The aggressive moves are intended to make Warren's intentions clear to progressives -- and demonstrate that she is capable of fighting powerful Republicans — as Democrats prepare for a wide-open presidential nominating contest that more than two dozen mayors, governors, senators and House members are considering entering.
In announcing its $15 minimum wage, Amazon said it had "listened to our critics." Most prominent among them was former Democratic presidential candidate Sanders, who introduced legislation aimed squarely at charging the Seattle e-commerce giant for any safety net benefits its employees used.
The letter to Bezos refers to a videooriginally reported by Gizmodo in early September that allegedly told team leaders how to recognize signs of unrest among workers, and provided arguments for why a union would not be in the interests of the company or its workforce.
"Our business model is built upon speed, innovation, and customer obsession—things that are generally not associated with unions," the video said, according to Gizmodo. "When we lose sight of those critical focus areas we jeopardize everyone's job security: yours, mine, and the associates'."
The senators' letter raised concerns that, if genuine, the video would constitute violations of the National Labor Relations Act, the law that protects worker organizing. Specifically, suggestions that a facility might close down if employees organize and any attempt to spy on union activity could be grounds for a complaint to the National Labor Relations Board.
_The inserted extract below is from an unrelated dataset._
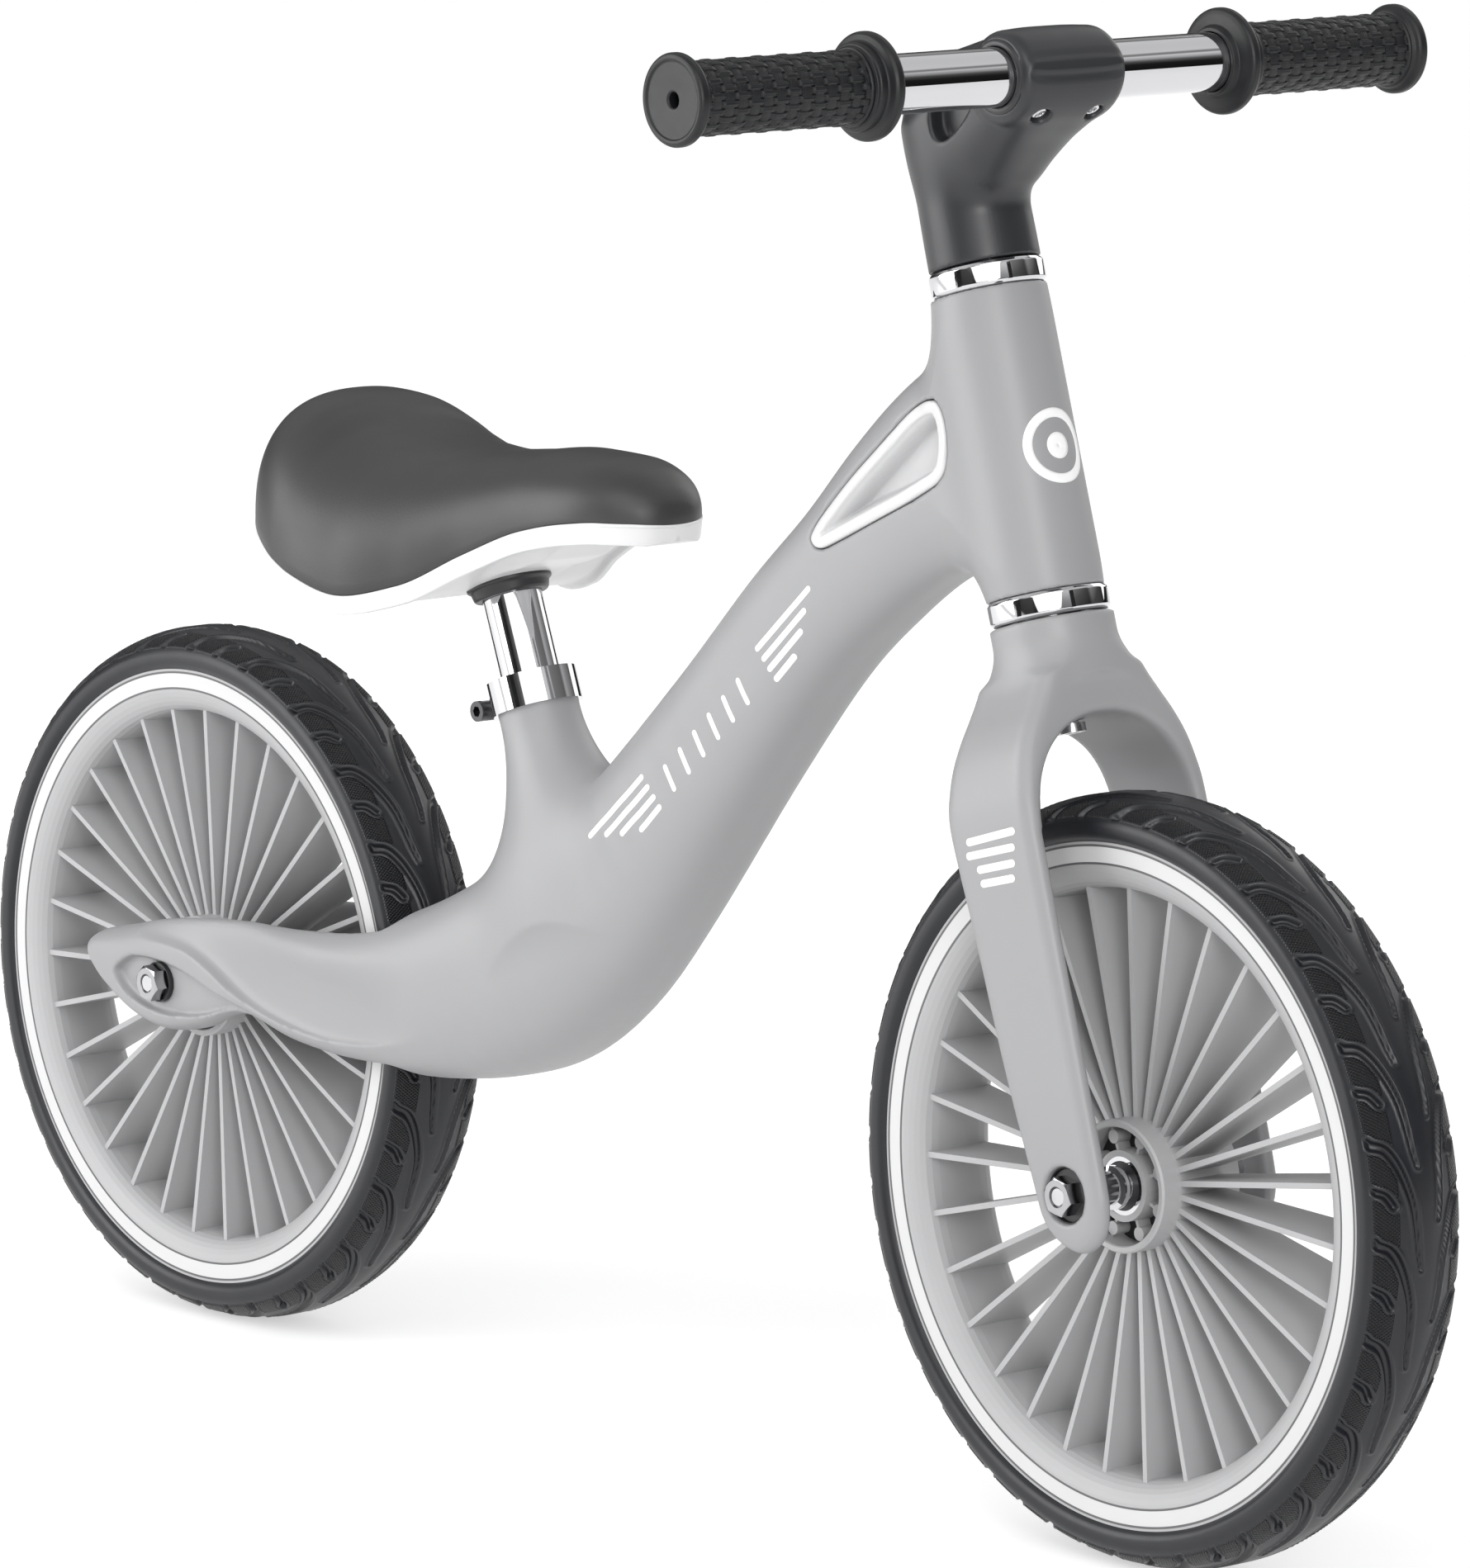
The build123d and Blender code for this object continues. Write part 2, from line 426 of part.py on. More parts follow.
# plan outline half widths, rim height, crown height along the saddle
SADDLE = [  # x, half width, rim z, crown z
    (67.0, 10.0, 226.0, 232.0), (71.5, 30.0, 222.0, 241.0), (80.0, 50.0, 214.0, 250.0), (98.0, 64.0, 201.0, 252.0), (122.0, 70.0, 189.0, 247.5),
    (148.0, 65.0, 181.0, 240.5), (176.0, 52.0, 184.0, 235.0), (204.0, 40.0, 195.0, 235.5), (232.0, 33.5, 206.0, 239.5),
    (256.0, 31.0, 211.0, 241.0), (272.0, 26.5, 213.0, 238.0), (283.0, 17.0, 214.5, 231.0), (287.5, 5.0, 215.0, 222.0)]


def saddle_wire(x, w, zr, zc, grow=0.0):
    top = zc - zr
    pts = []
    for k in range(20):
        ph = 2 * math.pi * k / 20
        c, s = math.cos(ph), math.sin(ph)
        y = w * math.copysign(abs(c) ** 0.8, c)
        if s >= 0:
            z = zr + top * abs(s) ** 0.75
        else:
            z = zr - 7.0 * abs(s) ** 0.8
        pts.append((x, y, z))
    return Wire([Edge.make_spline(pts, periodic=True)])


saddle = Solid.make_loft([saddle_wire(*q) for q in SADDLE])
rim_line = [(40.0, 232.0)] + [(x, zr) for x, w, zr, zc in SADDLE[1:-1]] + [(310.0, 216.0)]
above = make_face(Spline(*rim_line) + Polyline((310.0, 216.0), (310.0, 330.0), (40.0, 330.0), (40.0, 232.0)))
upper_half = extrude(XZ * above, amount=120, both=True)
cushion = saddle & upper_half
base = saddle - upper_half
boss = cyl(POST_PLANE, 21.0, 9.7, 18.0)
hump_pts = [(150, 186.5), (168, 184.5), (190, 184.6), (214, 187.5), (232, 191.5), (246, 200), (254, 212.0), (150.0, 196.0)]
under = make_face(Polyline(*hump_pts, close=True))
hump = extrude(XZ * under, amount=25, both=True)
hump = soften(hump, lambda q: [e for e in q.edges() if abs(e.center().Y) > 20 and e.length > 8], (6.0, 4.0, 2.0))
base = (base + (hump - upper_half) + boss) - cyl(POST_PLANE, 17.3, -30, 9.6) - cyl(POST_PLANE, 16.4, 5.0, 14.0) - cyl(POST_PLANE, POST_R, -10, 14.0)
big = sorted(base.solids(), key=lambda q: q.volume)[-1]
big = big - cyl(POST_PLANE, 2.5, 10.0, 24.0) - cyl(POST_PLANE, 4.6, 24.0, 27.0)
put("saddle_base", big)
cushion = cushion - boss - cyl(POST_PLANE, 17.3, -30, 9.7) - cyl(POST_PLANE, 5.2, 10.0, 27.6)
put("saddle_cushion", cushion)
low_plug = cyl(POST_PLANE, POST_R - 1.5, -111.9, -103.0) + cyl(POST_PLANE, POST_R, -114.0, -112.0)
top_plug = cyl(POST_PLANE, POST_R - 1.5, -2.0, 14.0) - cyl(POST_PLANE, 2.5, -3.0, 15.0)
put("seat_post_plugs", Compound(children=[(Part() + low_plug).solids()[0], (Part() + top_plug).solids()[0]]))
put("saddle_bolt", cyl(POST_PLANE, 2.5, -4.0, 24.0) + cyl(POST_PLANE, 4.6, 24.0, 27.0))

# --------------------------------------------------------------------- the files
os.makedirs("parts", exist_ok=True)
MOVE = Location((X0, 0, Z0))
for name, shape in PARTS.items():
    moved = MOVE * shape
    solids = moved.solids()
    out = solids[0] if len(solids) == 1 else Compound(children=list(solids))
    export_step(out, "parts/" + name + ".step")
print(len(PARTS), "nodes")
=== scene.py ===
import math

import bpy
import numpy as np
import openvdb as vdb
from mathutils import Matrix, Vector

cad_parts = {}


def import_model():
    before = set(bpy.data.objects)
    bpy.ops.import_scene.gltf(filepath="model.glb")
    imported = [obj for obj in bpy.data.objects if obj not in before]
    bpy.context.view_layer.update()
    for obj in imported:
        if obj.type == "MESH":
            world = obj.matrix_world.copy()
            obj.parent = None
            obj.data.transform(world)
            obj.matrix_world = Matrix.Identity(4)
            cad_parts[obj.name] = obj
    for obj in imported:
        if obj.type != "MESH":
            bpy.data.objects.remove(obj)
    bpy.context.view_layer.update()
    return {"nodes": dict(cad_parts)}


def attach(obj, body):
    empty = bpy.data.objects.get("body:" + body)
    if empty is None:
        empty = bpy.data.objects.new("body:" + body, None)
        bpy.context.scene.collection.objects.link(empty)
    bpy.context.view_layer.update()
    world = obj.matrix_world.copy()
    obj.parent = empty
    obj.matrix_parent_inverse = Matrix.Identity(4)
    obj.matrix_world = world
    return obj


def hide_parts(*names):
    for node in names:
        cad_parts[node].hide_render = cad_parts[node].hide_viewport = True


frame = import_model()
NODES = frame["nodes"]

# ---------------------------------------------------------------- dimensions, mm, from the rear axle
X0, Z0 = -281.785, 144.5
WB = 563.57
SA = math.radians(73.63)
TX, TZ = math.sin(SA), math.cos(SA)
SX, SZ = -math.cos(SA), math.sin(SA)
PA = math.radians(69.0)
PX, PZ = -math.cos(PA), math.sin(PA)
QX, QZ = math.sin(PA), math.cos(PA)
SEAT_X, SEAT_Z = 185.1, 176.0
HEAD_S0, HEAD_S1 = 220.9, 335.4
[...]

No recent charges appear on the Board's web site, and a call to the Board was not immediately returned.
The senators requested the full video distributed by Amazon to Whole Foods managers, any other materials pertaining to organizing activities and a list of law firms and consultants the company may have retained to help tamp down labor unrest.
The Wall Street Journal reported in September that a nascent union organizing campaign was underway at Whole Foods.
Unions are relatively rare in the industry, representing only 5% of retail workers in 2017, according to the Bureau of Labor Statistics.
Warren, long a critic of large banks and corporations, also sent a letter Tuesday taking hedge funds to task for their roles in the bankruptcy of Toys 'R' Us, which resulted in the loss of 33,000 jobs.